XRXP is designed to be self-hosted by labs, studios, and research teams.

What you need to run

Minimum stack:

  • PostgreSQL
  • Redis
  • REST API
  • WebSocket ingestion service
  • Dashboard

The repository already includes a development compose file for PostgreSQL, Redis, API, and WebSocket.

Quick local deployment

1. Start infrastructure and backend services

docker compose -f docker-compose.dev.yml up -d db redis api websocket

2. Start the dashboard

pnpm install
pnpm --filter @xrxp/dashboard dev

3. Open the system

  • Dashboard: http://localhost:5174
  • API health: http://localhost:8080/health
  • WebSocket: ws://localhost:8081

First boot

On a fresh installation:

  1. open the dashboard
  2. go through the first-run setup flow
  3. create the first administrator account
  4. create service tokens for Unity clients and automation

What the compose file already covers

docker-compose.dev.yml starts:

  • PostgreSQL 16
  • Redis 7
  • API container
  • WebSocket container

It also mounts a persistent uploads volume for the API.

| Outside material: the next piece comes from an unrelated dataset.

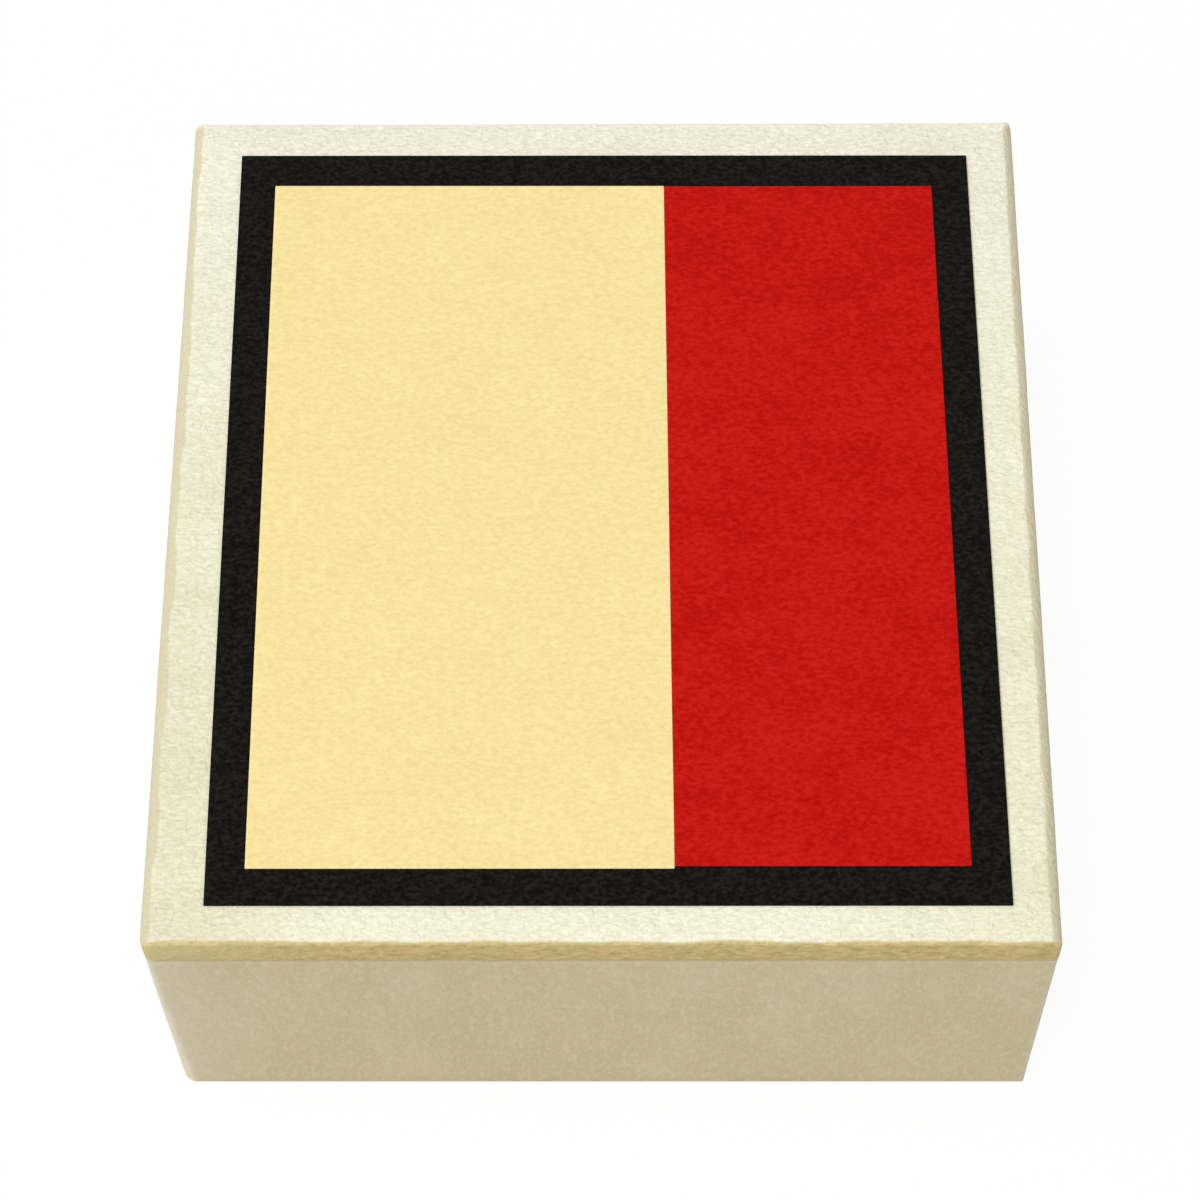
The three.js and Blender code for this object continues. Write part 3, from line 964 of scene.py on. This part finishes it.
def shows_fibres(face):
    """The outer faces of the lid's paper, short of their edges, but not what the label covers."""
    centre = face.center
    from_end = lid_half_x - abs(centre.x)
    from_side = lid_half_y - abs(centre.y)
    if face.normal.z > 0.96 and centre.z > lid_high.z - 0.0004:
        bare = not (label_low.x <= centre.x <= label_high.x and label_low.y <= centre.y <= label_high.y)
        return bare and from_end >= 0.0022 and from_side >= 0.0013
    upright = abs(face.normal.z) <= 0.1 and lid_low.z + 0.0008 < centre.z < lid_high.z - 0.002
    outward = centre.x * face.normal.x + centre.y * face.normal.y >= 0.04
    return upright and outward and max(from_end, from_side) > 0.0028


lid_fibres = scattered(
    "lid_fibres", lid_cover, shows_fibres, fibre, fibre_finish,
    Density=0.7e6, Lean=0.0, Swing=0.7, LeastSize=0.4, MostSize=1.2, Seed=11)
bpy.data.objects.remove(fibre)
for vertex in lid_fibres.data.vertices:
    vertex.co.x = max(-lid_half_x, min(lid_half_x, vertex.co.x))
    vertex.co.y = max(-lid_half_y, min(lid_half_y, vertex.co.y))
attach(lid_fibres, "lid")


# ---- Lid lining ----
# A sheet of white lining paper closes the underside of the lid and hides the turned-in edges. The
# collar stands on it.

lid_lining_sheet = flat_sheet(
    "lid_lining_sheet", *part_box("lid_lining"), lining_edge, lining_corner)
lid_lining_sheet.data.materials.append(lining_paper)
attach(lid_lining_sheet, "lid")
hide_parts("lid_lining")


# ---- Collar ----
# A strip of board is scored, folded into a frame and covered with lining paper. It is glued under
# the lid, and drops inside the base to keep the lid in place.

front_low, front_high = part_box("lid_collar_front")
collar_wall = front_high.y - front_low.y
collar_bottom = front_low.z
collar_top = front_high.z
collar_corner = 0.0007
folded_edge = 0.00035
glued_edge = 0.0002
fold_height = collar_bottom + folded_edge
collar_section = (
    [(collar_wall, collar_top - glued_edge)]
    + [(collar_wall, height) for height in steps_between(collar_top, collar_bottom, 4)]
    + bend(collar_wall - folded_edge, fold_height, folded_edge, folded_edge, 180)
    + bend(folded_edge, fold_height, folded_edge, folded_edge, -90)
    + [(0.0, height) for height in steps_between(collar_bottom, collar_top, 4)]
    + bend(glued_edge, collar_top - glued_edge, glued_edge, glued_edge, 0, 3)
    + [(collar_wall - glued_edge, collar_top)])
collar_rings = []
for inset, height in collar_section:
    radius = max(collar_corner - inset, glued_edge)
    collar_rings.append(
        ring(front_high.x - inset, -front_low.y - inset, radius, height, (60, 66)))
lid_collar = skin("lid_collar", collar_rings, closed=True)
press_in(lid_collar, 0.00005, 0.012)
lid_collar.data.materials.append(lining_paper)
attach(lid_collar, "lid")
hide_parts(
    "lid_collar_front", "lid_collar_back", "lid_collar_left", "lid_collar_right")


# ---- Label ----
# Three plain papers are laid on the lid: a black mount, and on it a cream sheet and a red sheet that
# meet edge to edge. They are cut and laid by hand, so their corners sit a little off square.

def lay_by_hand(low, high, front_left, front_right, back_right, back_left):
    """Moves a sheet's points so that its four corners shift by the amounts given."""
    def shift(point):
        across = (point.x - low.x) / (high.x - low.x)
        up = (point.y - low.y) / (high.y - low.y)
        front = Vector(front_left).lerp(Vector(front_right), across)
        back = Vector(back_left).lerp(Vector(back_right), across)
        move = front.lerp(back, up)
        point.x += move.x
        point.y += move.y
    return shift


label_black, surface, place = start_finish("label_black", roughness=0.85, gloss=0.06)
grain = use_group(paper_grain, place, Grain=2400.0, Stretch=1.4, Cloud=700.0)
dark = blended(grain["Cloudy"], paint(7, 9, 6), paint(12, 8, 7))
dark = blended(ramped(grain["Fine"], 0.34, 0.7), dark, paint(33, 30, 27))
coat(surface, dark, grain["Fine"], 0.00003)

label_cream, surface, place = start_finish("label_cream", roughness=0.9, gloss=0.05)
grain = use_group(paper_grain, place, Grain=2300.0, Stretch=1.7, Cloud=160.0)
tone = plus(times(grain["Fine"], 0.8), times(grain["Cloudy"], 0.2))
cream = blended(ramped(tone, 0.3, 0.7), paint(243, 220, 151), paint(254, 235, 171))
crease = ramped(grain["Crease"], 0.0, 1.0, 0.15, 0.0)
cream = blended(crease, cream, paint(226, 197, 122))
coat(surface, cream, grain["Fine"], 0.00005)

label_red, surface, place = start_finish("label_red", roughness=0.9, gloss=0.08)
grain = use_group(paper_grain, place, Grain=2300.0, Stretch=1.6, Cloud=170.0)
tone = plus(times(grain["Fine"], 0.72), times(grain["Cloudy"], 0.28))
red = blended(ramped(tone, 0.33, 0.67), paint(182, 10, 6), paint(205, 29, 23))
coat(surface, red, grain["Fine"], 0.00004)

mount_shifts = ((0.0003, 0.0), (0.0003, 0.0), (-0.0003, -0.0001), (-0.0005, 0.0001))
cream_shifts = ((0.0006, -0.00033), (0.00026, -0.00034), (-0.00043, -0.00034), (-0.0002, -0.0002))
red_shifts = ((0.00026, -0.00006), (0.0003, -0.00006), (-0.0004, -0.00042), (-0.00043, -0.0004))
label_edge = 0.00005
label_corner = 0.00012
for name, node, slot, finish, shifts in (
        ("mount", "label_mount", "label_black", label_black, mount_shifts),
        ("cream_sheet", "label_cream_sheet", "label_cream", label_cream, cream_shifts),
        ("red_sheet", "label_red_sheet", "label_red", label_red, red_shifts)):
    low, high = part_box(node)
    warp = lay_by_hand(low, high, *shifts)
    piece = flat_sheet(name, low, high, label_edge, label_corner, (50, 56), warp)
    press_in(piece, 0.00002, 0.014)
    piece.data.materials.append(finish)
    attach(piece, "lid")
    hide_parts(node)


# ---- Studio ----
# A plain pale floor under one large soft lamp, with an even light from all round. The floor and the
# air look white to the camera, and the floor keeps a faint shadow of the box.

def looked_at(tree):
    """1 where the camera sees a thing, also in a reflection or through glass, and 0 for the light
    that it throws on others."""
    seen = add(tree, "ShaderNodeLightPath").outputs
    direct = calc("MAXIMUM", seen["Is Camera Ray"], seen["Is Glossy Ray"])
    return calc("MAXIMUM", direct, seen["Is Transmission Ray"])


pure_white = (1.0, 1.0, 1.0, 1.0)
floor_grey = (0.8, 0.8, 0.8, 1.0)
floor_reach = 4.0
floor_level = -0.00005
floor_mesh = bpy.data.meshes.new("floor")
floor_corners = [
    (side_x * floor_reach, side_y * floor_reach, floor_level)
    for side_x, side_y in ((-1, -1), (1, -1), (1, 1), (-1, 1))]
floor_mesh.from_pydata(floor_corners, [], [(0, 1, 2, 3)])
floor = put("floor", floor_mesh)
floor_finish = bpy.data.materials.new("floor")
floor_finish.use_nodes = True
tree = floor_finish.node_tree
tree.nodes.remove(tree.nodes["Principled BSDF"])
floor_seen = looked_at(tree)
floor_colour = blended(floor_seen, floor_grey, pure_white)
matt = add(tree, "ShaderNodeBsdfDiffuse", {"Color": floor_colour})
white = add(tree, "ShaderNodeEmission", {"Color": pure_white, "Strength": 1.0})
floor_share = times(floor_seen, 0.94)
floor_mix = add(tree, "ShaderNodeMixShader", {
    0: floor_share, 1: matt.outputs[0], 2: white.outputs[0]})
tree.links.new(floor_mix.outputs[0], tree.nodes["Material Output"].inputs["Surface"])
floor_mesh.materials.append(floor_finish)

world = bpy.data.worlds.new("air")
bpy.context.scene.world = world
world.use_nodes = True
tree = world.node_tree
air = tree.nodes["Background"]
air.inputs["Color"].default_value = pure_white
air.inputs["Strength"].default_value = 0.42
backdrop = add(tree, "ShaderNodeBackground", {"Color": pure_white, "Strength": 1.0})
air_mix = add(tree, "ShaderNodeMixShader", {
    0: looked_at(tree), 1: air.outputs[0], 2: backdrop.outputs[0]})
tree.links.new(air_mix.outputs[0], tree.nodes["World Output"].inputs["Surface"])

lamp_data = bpy.data.lights.new("softbox", "AREA")
lamp_data.shape = "RECTANGLE"
lamp_data.size = 1.8
lamp_data.size_y = 1.8
lamp_data.energy = 43.0
lamp = put("softbox", lamp_data)
lamp_place = Vector((-0.85, -0.55, 2.2))
lamp_aim = Vector((0, 0, cad_bounds[1].z))
lamp.location = lamp_place
lamp.rotation_euler = (lamp_aim - lamp_place).to_track_quat("-Z", "Y").to_euler()

camera_data = bpy.data.cameras.new("camera")
camera_data.lens = 104.47
camera_data.sensor_width = 36.0
camera = put("camera", camera_data)
camera_place = Vector((0.003357, -0.19663, 0.3932))
camera_down = math.radians(62.157)
camera_yaw = math.radians(-1.085)
camera_roll = math.radians(1.034)
camera.matrix_world = (
    Matrix.Translation(camera_place)
    @ Matrix.Rotation(-camera_yaw, 4, "Z")
    @ Matrix.Rotation(math.radians(90) - camera_down, 4, "X")
    @ Matrix.Rotation(-camera_roll, 4, "Z"))
bpy.context.scene.camera = camera
bpy.context.scene.view_settings.view_transform = "Standard"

For a production-style self-hosted deployment, keep these principles:

  • persistent storage for PostgreSQL, Redis, and uploads
  • stable public URLs for API and WebSocket endpoints
  • TLS in front of browser-facing and device-facing endpoints
  • regular monitoring of queue depth and failed messages
  • separate secrets from checked-in config

Operator checklist

  • Create the first admin account.
  • Create at least one service token.
  • Verify a Unity device can connect and start a session.
  • Verify session data becomes visible in the dashboard.
  • Verify controller and exchange flows on a connected device.

What is live and what is stored

  • Live: WebSocket subscriptions, connected devices, exchange status, controller activity.
  • Stored: sessions, events, users, scenes, device metadata, exchange snapshots.